Language versions: English Russian Ukrainian

🟢 Junior Level

HashSet, LinkedHashSet and TreeSet — three implementations of Set (a collection of unique elements).

Main difference:

  HashSet LinkedHashSet TreeSet
Order None Insertion order Sorting
Speed Fast O(1) hash table Medium O(1) + linked list overhead Slower O(log n) red-black tree
null ✅ Allowed ✅ Allowed ❌ Not allowed

Example:

// HashSet: no order
Set<String> hs = new HashSet<>();
hs.add("C"); hs.add("A"); hs.add("B");
// Order depends on hashCode() — may differ across JVMs!
// → [A, C, B] (order not guaranteed)

// LinkedHashSet: insertion order
Set<String> lhs = new LinkedHashSet<>();
lhs.add("C"); lhs.add("A"); lhs.add("B");
// → [C, A, B] (as inserted)

// TreeSet: sorted
Set<String> ts = new TreeSet<>();
ts.add("C"); ts.add("A"); ts.add("B");
// → [A, B, C] (sorted!)

🟡 Middle Level

HashSet

// Internally: HashMap
// Complexity: O(1) for add/remove/contains
Set<String> set = new HashSet<>();

// ⚠️ Order depends on hashCode()
// Order may change on resize!

// Iteration: O(capacity + size)
// → Empty HashSet(1_000_000) → slow iteration!

LinkedHashSet

// Internally: LinkedHashMap
// Complexity: O(1) for add/remove/contains
// + doubly linked list for order

Set<String> set = new LinkedHashSet<>();
// Preserves INSERTION order

// Iteration: O(size) — faster than HashSet!
// → Does not depend on capacity
// HashSet iterates over ALL buckets including empty ones (O(capacity + size)). LinkedHashSet only iterates over linked list elements (O(size)). The difference is noticeable with low fill factor.

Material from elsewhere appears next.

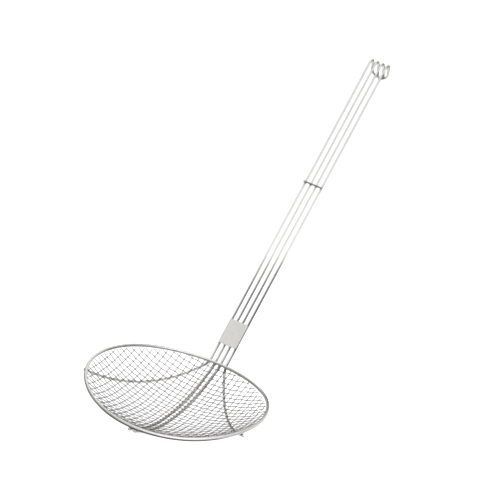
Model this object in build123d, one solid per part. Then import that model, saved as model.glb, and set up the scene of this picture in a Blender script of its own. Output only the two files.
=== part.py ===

// Memory: +2 references per element (next, before)

TreeSet

// Internally: TreeMap (red-black tree)
// Complexity: O(log n) for all operations
Set<String> set = new TreeSet<>();

// Navigation:
set.add("A"); set.add("C"); set.add("E");
set.floor("D");   // → "C" (nearest smaller)
set.ceiling("D"); // → "E" (nearest larger)
set.subSet("A", "D"); // → [A, C] (range)

When to use which

Scenario What to choose
Uniqueness, speed HashSet
Uniqueness + insertion order LinkedHashSet
Sorting + ranges TreeSet
Access-order cache LinkedHashMap (accessOrder=true), NOT LinkedHashSet

Trap: mutable elements

// ❌ Dangerous!
Set<Person> set = new HashSet<>();
Person p = new Person("Ivan");
set.add(p);
p.setName("Petr");  // hashCode() changed!
set.contains(p);    // → FALSE! Object is "lost"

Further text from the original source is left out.